Monday, 29 January 2018

Saints relics found in Surrey church

If you think that all relics of English saints were destroyed during the English Reformation during Henry VIII’s reign or the English Civil War and subsequent Commonwealth of the mid 17th century, think again.

It is well-known that the relics of St Edward the Confessor remained in place in his Westminster Abbey shrine. Somehow, the relics of the ninth century St Wite can still be found at Whitchurch Canonicorum, near Bridport in west Dorset.

At the weekend, I also found that since the 1920s, there has been a collection of four major English relics and numerous locket reliquaries in Roman Catholic church dedicated to St Edward the Confessor at Sutton Green, near Guildford in Surrey. And it’s a story which has mystery attached.

The tale is told in the church's booklet: "the four major relics were found behind panelling at Sutton Place in a room thought to have been used by priests. There were in a small iron-bound trunk covered with embossed leather. The very faded parchment labels identified them as the bones of St William of York, St Cuthbert Mayne, Blessed Robert Sutton and Fr Henry Garnet." (p.9) No date is given for their discovery.

Reliquary with St William of York's shoulder blade
Sutton Place is a large private estate, once owned by J. Paul Getty, and portrayed in the recent film, All the Money in the World. It was the site of a royal hunting lodge as far back as the late Anglo-Saxon period when it is believed to have been used by King Edward, who became known later as ‘the Confessor’.

Only St William of York's relic (a shoulder blade) may have been at Sutton Place by the early Tudor era. He died in 1154. His cult had little support outside the archdiocese of York and it is of interest how this relic made its way south to Surrey.

Born in Boston, Lincolnshire, Sir Richard Weston was a senior courtier to Henry VIII and was granted the Sutton Place estate by the king who made a state visit there in 1533. Despite his son Sir Francis being beheaded for a relationship with Anne Boleyn, he retained his place as a close adviser to the king including the appointment to meet Henry’s fourth wife Anne of Cleves on her arrival from Germany in 1539. He died in 1542 and was succeeded by his six-year-old grandson Henry.

The other major relics came later:
-       St Cuthbert Mayne was a Catholic priest martyred at Exeter in Cornwall in 1577. He was canonised in 1970;
-       Blessed Robert Sutton was another priest martyred at Stafford in 1588. He was beatified in 1987;
-       Fr Henry Garnet was a Jesuit executed in London in 1606 for his complicity in the Gunpowder Plot
St Edward the Confessor bust with relic (R) and other relics and lockets
It is speculation but Dorothy Arundell (a Catholic family) married Sir Henry Weston in 1559 and may have been given the relic of Cuthbert Mayne's skull, which had been rescued by the Arundell family, before her death in 1592. The assumption must be that the other relics were added by other members of the Weston family and hidden by them or priests in the early 17th century during the Catholic ‘penal’ period.
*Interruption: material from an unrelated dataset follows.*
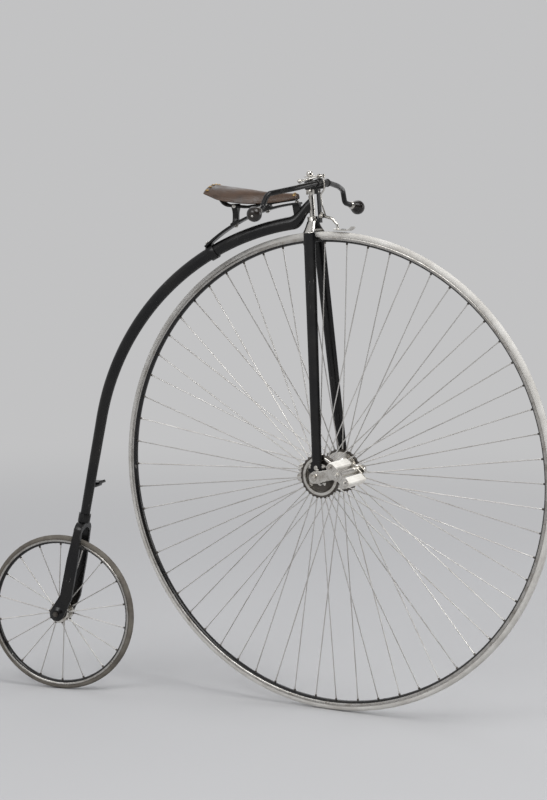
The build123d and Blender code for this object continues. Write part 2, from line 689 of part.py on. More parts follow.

There is also "small relic" of St Edward the Confessor that was given to Hamilton Walter and Aida Harriet Yeats [no, I don't know who they were] by Pope Leo XIII when they married in 1893. A relative later gave it to the church. Its provenance must be questionable. The bust reliquary was made by Duncan Brown in 1998.

As well as the relic lockets, a Book of Hours and other items, there is a cambric (fabric) wrist frill that may (or may not) have been worn by St Thomas More, chancellor to Henry VIII but beheaded at the Tower of London in 1535 for treason (and defying King Henry).

I wonder how many other relics of medieval saints survived destruction like those of St William of York and SS Edward the Confessor and Wite (also known as St Candida). I haven’t been able to find a register or catalogue. Any advice welcomed.


Brian Taylor, A Closer Look at St Edward’s Sutton Park (Margate: Nordic Press, 2014).